The same rule as above stated was reaffirmed in the case of Ingram-Dekle Lumber Co. v. Geiger, 71 Fla. 390, 71 So. R. 552, in the following language:

"The evidence establishes that the defendant was engaged in the operation of a saw mill and as an incident to such business owned and operated a steam railroad about six or seven miles long, commonly known as a log road. This being true, it necessarily follows *Page 1165 under the decisions of this Court that the defendant is not a railroad company within the terms and meaning of Sections 3148, 3149 and 3150 of the General Statutes of 1906. See Taylor v. Prarie Pebble Phosphate Co., 61 Fla. 455, 54 So. R. 904, and Stearns Culver Lumber Co. v. Fowler, 58 Fla. 362, 50 So. R. 680. The right of the plaintiff to recover in the instant case must be based upon the common law liability of the defendant. As we have several times held, the common law is in force in this State, except where it has been modified by competent governmental authority. See Co-operative Sanitary Baking Co. v. Shields, decided here at the present term, and prior decisions therein cited.

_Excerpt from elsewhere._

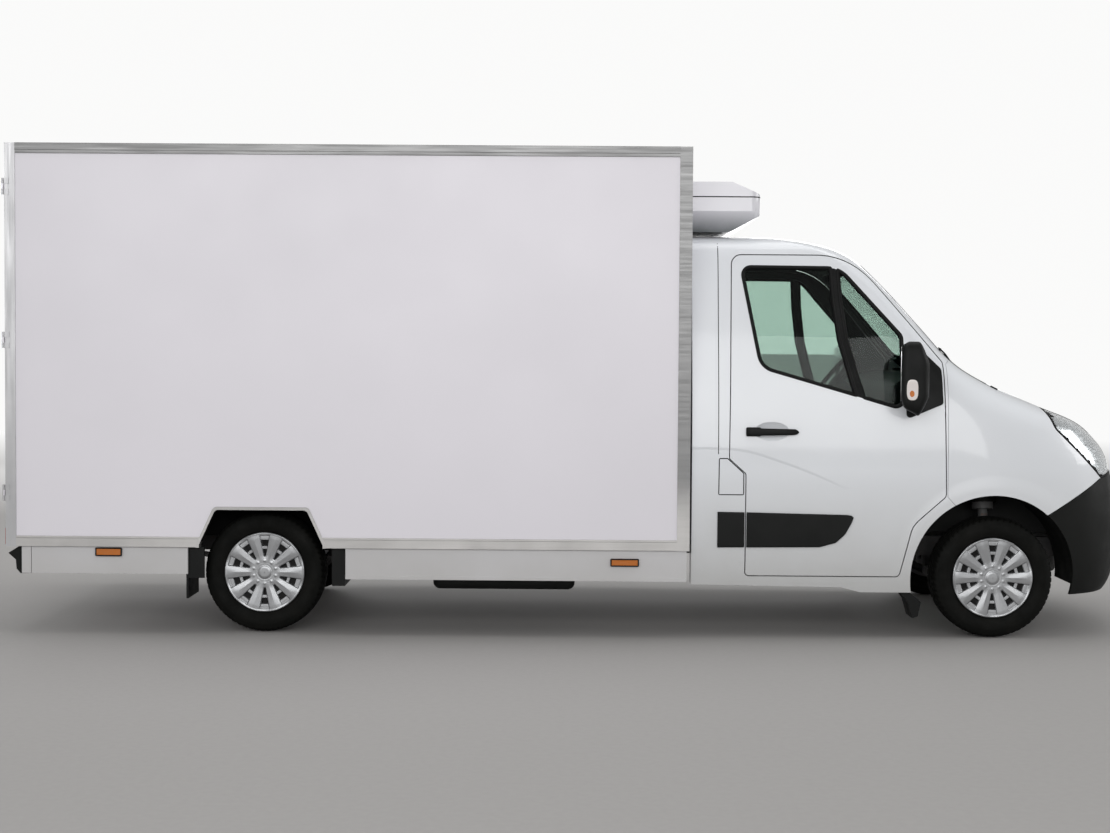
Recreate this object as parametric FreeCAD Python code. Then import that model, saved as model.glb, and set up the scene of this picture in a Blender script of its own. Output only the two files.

We also held in this cited case, following numerous prior decisions of this Court, that, in actions for the recovery of damages to a person or his property, alleged to have been occasioned by the negligence of the defendant, the common law principle which prevents a recovery if the plaintiff's own negligence contributed proximately to his injuries has not been modified or changed, except as modified by Sections 3148, 3149, 3150, Gen. Stats. of 1906, and Chapter 6521, Acts of 1913."

This rule was again reaffirmed in the case of Carter v. J. Ray Arnold Lumber Co., 83 Fla. 470, 91 So. R. 893,idem, 91 Fla. 548; 108 So. R. 815, in which case the Court cited the cases above referred to, and also Grace v. Geneva Lumber Co., 71 Fla. 31, 70 So. R. 474; Coronet Phos. Co. v. Jackson, 65 Fla. 170; 61 So. R. 318.

The common law rule hereinbefore referred to in the cases herein cited obtains and should have been applied in the instant case and, therefore, the judgment should be reversed. It is so ordered.

Reversed.

*Page 1166

WHITFIELD, P. J., AND STRUM, J., concur.

TERRELL, C. J., AND ELLIS AND BROWN, J. J., concur in the opinion and judgment.